Well, ghostwriter1984, you need to start with the truth. Damon doesn't disagree with your representation of the Natlfed cult. He disagrees with the lies that you write about him. He's not a former member of EFWA but you continually say he is. He went to you for help with his brother who was in EFWA but instead you posted on your blog that he was a troll who spammed you. You lied and said that you took him to court and won. He's really pissed off about that. His family was damaged enough when EFWA took away his brother and destroyed him. Then you add insult to injury and post lies about someone who was just looking to reconnect with a family member.

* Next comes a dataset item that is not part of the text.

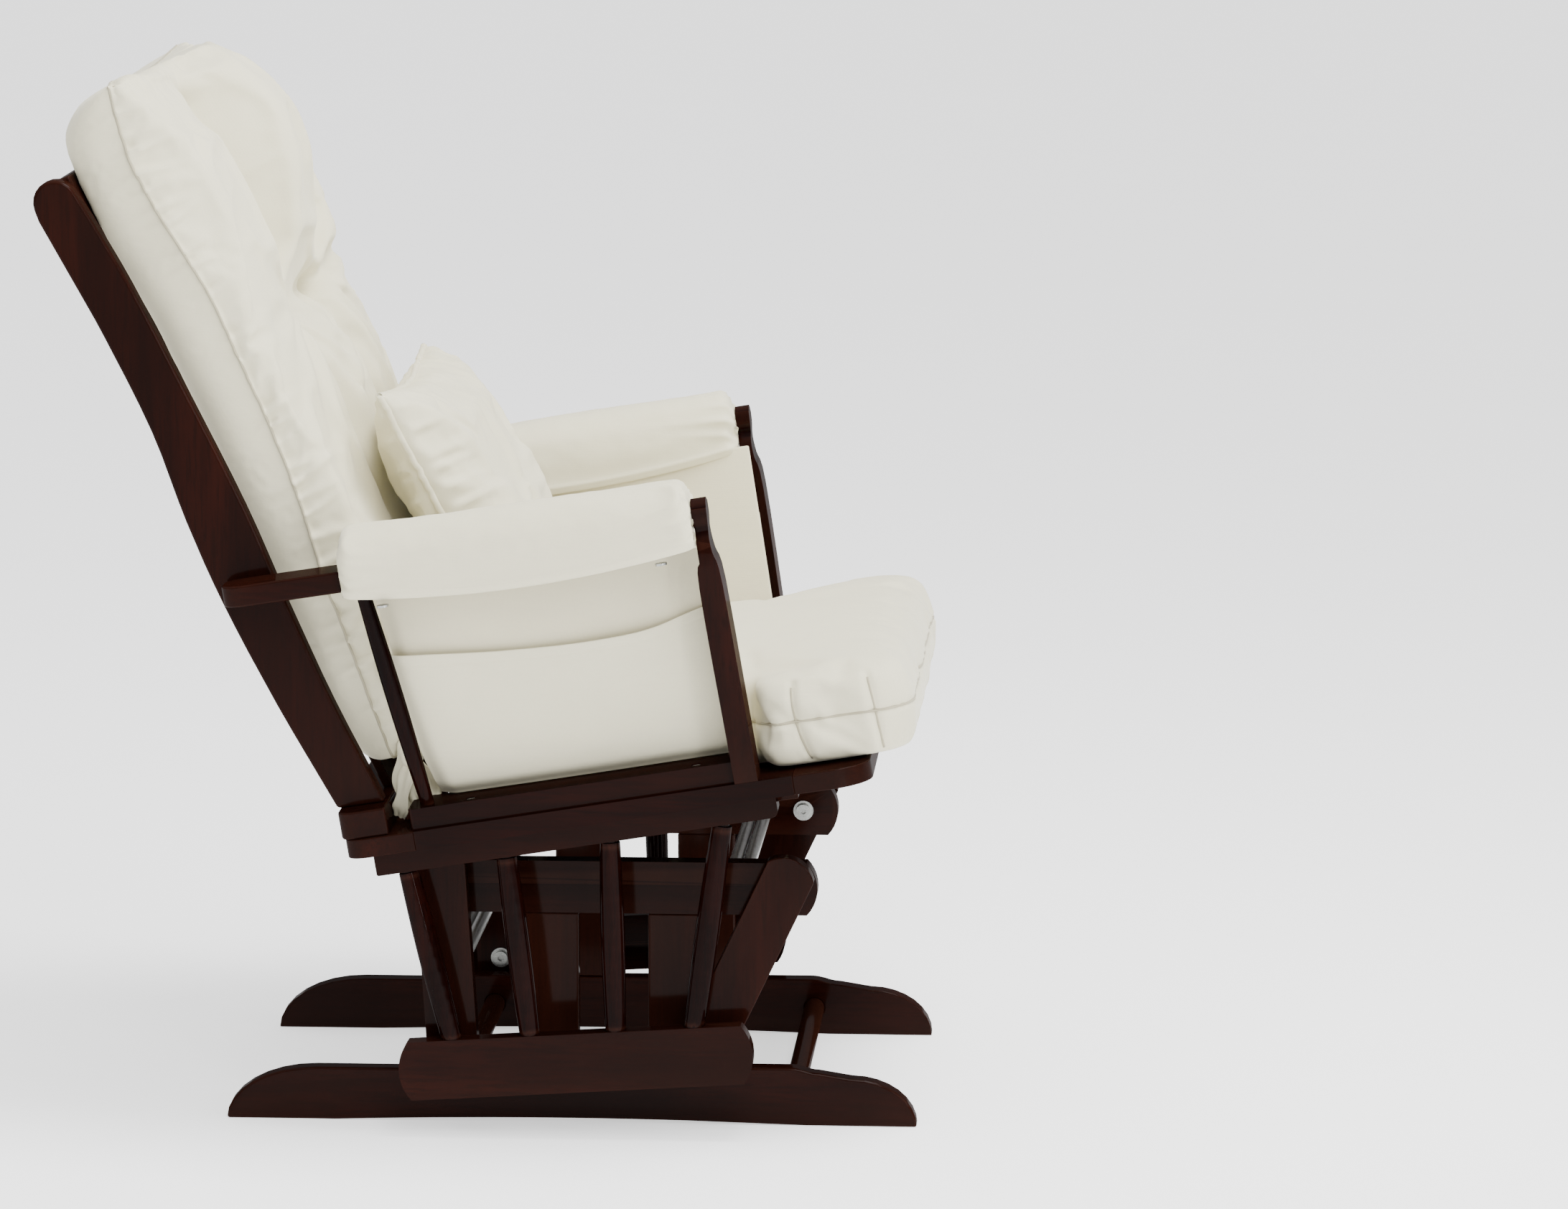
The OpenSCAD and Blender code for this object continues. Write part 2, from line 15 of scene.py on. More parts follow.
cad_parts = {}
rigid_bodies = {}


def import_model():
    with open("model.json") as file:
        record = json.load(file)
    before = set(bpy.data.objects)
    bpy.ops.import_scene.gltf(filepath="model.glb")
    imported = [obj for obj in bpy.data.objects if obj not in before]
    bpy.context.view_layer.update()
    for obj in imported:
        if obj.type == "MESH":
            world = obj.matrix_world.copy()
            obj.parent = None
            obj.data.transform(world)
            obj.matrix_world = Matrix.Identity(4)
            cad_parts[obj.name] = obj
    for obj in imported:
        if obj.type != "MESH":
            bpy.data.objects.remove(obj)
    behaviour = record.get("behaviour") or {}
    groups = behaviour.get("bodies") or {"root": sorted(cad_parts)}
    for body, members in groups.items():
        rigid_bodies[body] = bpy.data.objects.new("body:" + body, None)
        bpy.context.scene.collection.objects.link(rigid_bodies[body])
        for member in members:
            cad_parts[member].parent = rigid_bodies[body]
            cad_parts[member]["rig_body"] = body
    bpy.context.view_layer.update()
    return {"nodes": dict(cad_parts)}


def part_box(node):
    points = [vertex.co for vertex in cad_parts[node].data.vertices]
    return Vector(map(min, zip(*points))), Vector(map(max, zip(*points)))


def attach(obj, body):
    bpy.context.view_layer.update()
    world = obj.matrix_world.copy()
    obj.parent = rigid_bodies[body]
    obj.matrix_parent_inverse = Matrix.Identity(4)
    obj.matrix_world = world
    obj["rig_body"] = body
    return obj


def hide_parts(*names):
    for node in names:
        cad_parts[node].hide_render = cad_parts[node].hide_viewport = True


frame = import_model()
NODES = frame["nodes"]
scene = bpy.context.scene
ACROSS = Vector((1, 0, 0))
MM = 0.001


# ---------- frames measured on the CAD parts ----------

def node_points(*names):
    """All the corners of some CAD nodes."""
    return np.array([v.co for n in names for v in NODES[n].data.vertices])


def facing(node, way):
    """Mean normal of the faces of a CAD node that look nearly one way."""
    way = Vector(way).normalized()
    looks = [f.normal * f.area for f in NODES[node].data.polygons if f.normal.dot(way) > 0.93]
    return sum(looks, Vector()).normalized()


def frame_at(up, names, y_of, z_of):
    """Frame with X across the chair and Z along up. y_of and z_of pick its origin from the nodes' points."""
    rotation = Matrix((ACROSS, up.cross(ACROSS), up)).transposed()
    points = node_points(*names) @ np.array(rotation)
    origin = rotation @ Vector((0, y_of(points[:, 1]), z_of(points[:, 2])))
    return Matrix.Translation(origin) @ rotation.to_4x4()


SLAT_FRONT = 0.020              # the back slats' front face stands this far before the post's middle
BACK_TOP = 0.646                # top of the crest rail above the posts' foot
SEAT = frame_at(facing("seat_rail_rear", (0, 0, 1)),
                ["seat_rail_front", "seat_rail_rear", "seat_rail_left"],
                lambda y: (y.min() + y.max()) / 2, lambda z: z.max())
back_normal = facing("back_slats", (0, -1, 0.5))
BACK = frame_at(ACROSS.cross(-back_normal), ["back_slats", "back_rail_top"],
                lambda u: u.min() + SLAT_FRONT + 0.002, lambda w: w.max() - BACK_TOP)
SEAT_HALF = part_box("seat_rail_front")[1].x
panel_normal = facing("side_panel_left", (1, 0, 0))
SPLAY = math.asin(-panel_normal.dot(SEAT.col[2].xyz))
ARM = SEAT @ Matrix.Translation((SEAT_HALF, 0, 0)) @ Matrix.Rotation(SPLAY, 4, "Y")


# ---------- material nodes ----------

class Nodes:
    """Short names for building a node material."""

    def __init__(self, name):
        self.material = bpy.data.materials.new(name)
        self.material.use_nodes = True
        self.tree = self.material.node_tree
        self.shader = self.tree.nodes["Principled BSDF"]
        self.place = self.add("ShaderNodeTexCoord").outputs["Object"]

    def add(self, kind, **settings):
        node = self.tree.nodes.new(kind)
        for key, value in settings.items():
            if hasattr(node, key):
                setattr(node, key, value)
            else:
                node.inputs[key.replace("_", " ").capitalize()].default_value = value
        return node

    def link(self, a, b):
        self.tree.links.new(a, b)

    def mapped(self, scale, turn=(0, 0, 0)):
        node = self.add("ShaderNodeMapping")
        node.inputs["Rotation"].default_value = turn
        node.inputs["Scale"].default_value = scale
        self.link(self.place, node.inputs["Vector"])
        return node.outputs["Vector"]

    def noise(self, vector, scale, detail=4.0, roughness=0.55, distortion=0.0):
        node = self.add("ShaderNodeTexNoise")
        for key, value in (("Scale", scale), ("Detail", detail), ("Roughness", roughness),
                           ("Distortion", distortion)):
            node.inputs[key].default_value = value
        self.link(vector, node.inputs["Vector"])
        return node.outputs["Fac"]

    def ramp(self, factor, *stops):
        node = self.add("ShaderNodeValToRGB")
        elements = node.color_ramp.elements
        while len(elements) < len(stops):
            elements.new(0.5)
        for element, (position, color) in zip(elements, stops):
            element.position = position
            element.color = (*color, 1) if hasattr(color, "__len__") else (color, color, color, 1)
        self.link(factor, node.inputs["Fac"])
        return node.outputs["Color"]

    def mix(self, factor, a, b, blend="MIX"):
        node = self.add("ShaderNodeMix", data_type="RGBA", blend_type=blend)
        if isinstance(factor, float):
            node.inputs["Factor"].default_value = factor
        else:
            self.link(factor, node.inputs["Factor"])
        for value, socket in ((a, node.inputs[6]), (b, node.inputs[7])):
            if isinstance(value, tuple):
                socket.default_value = (*value, 1)
            else:
                self.link(value, socket)
        return node.outputs[2]

    def bump(self, height, strength, distance, below=None):
        node = self.add("ShaderNodeBump")
        node.inputs["Strength"].default_value = strength
        node.inputs["Distance"].default_value = distance
        self.link(height, node.inputs["Height"])
        if below is not None:
            self.link(below, node.inputs["Normal"])
        return node.outputs["Normal"]

    def done(self, color, rough, normal, **constants):
        for value, name in ((color, "Base Color"), (rough, "Roughness"), (normal, "Normal")):
            if value is not None:
                self.link(value, self.shader.inputs[name])
        for key, value in constants.items():
            self.shader.inputs[key.replace("_", " ")].default_value = value
        return self.material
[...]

I tried to reconnect with you but you continually ignore my e-mails then post lies about our family on your blog and on your MySpace. The family had no idea what was going on with you when you went to Brooklyn for EFWA. You ignored my letter asking you to be in my wedding party. You ignored my invitation to my wedding. You disappeared off the face of the earth because of EFWA and somehow it's my fault? We had no level of knowledge as to what was going on with you in EFWA. You even talk in your blog about how family members are clueless about what goes on but you somehow expected us, your own family, to have known what was going on and help you. You're a smart person and your blog reflects that. You recognize the fact that you were harmed by the cult and claim that you're cured, but you continue to hold to the lie that you posted on your blog that your whole family is dead. You tell people that I'm not really your sister, that I'm just someone impersonating your sister. You know that's not the truth.

I suggest if you want an open, honest dialogue you should start with honesty.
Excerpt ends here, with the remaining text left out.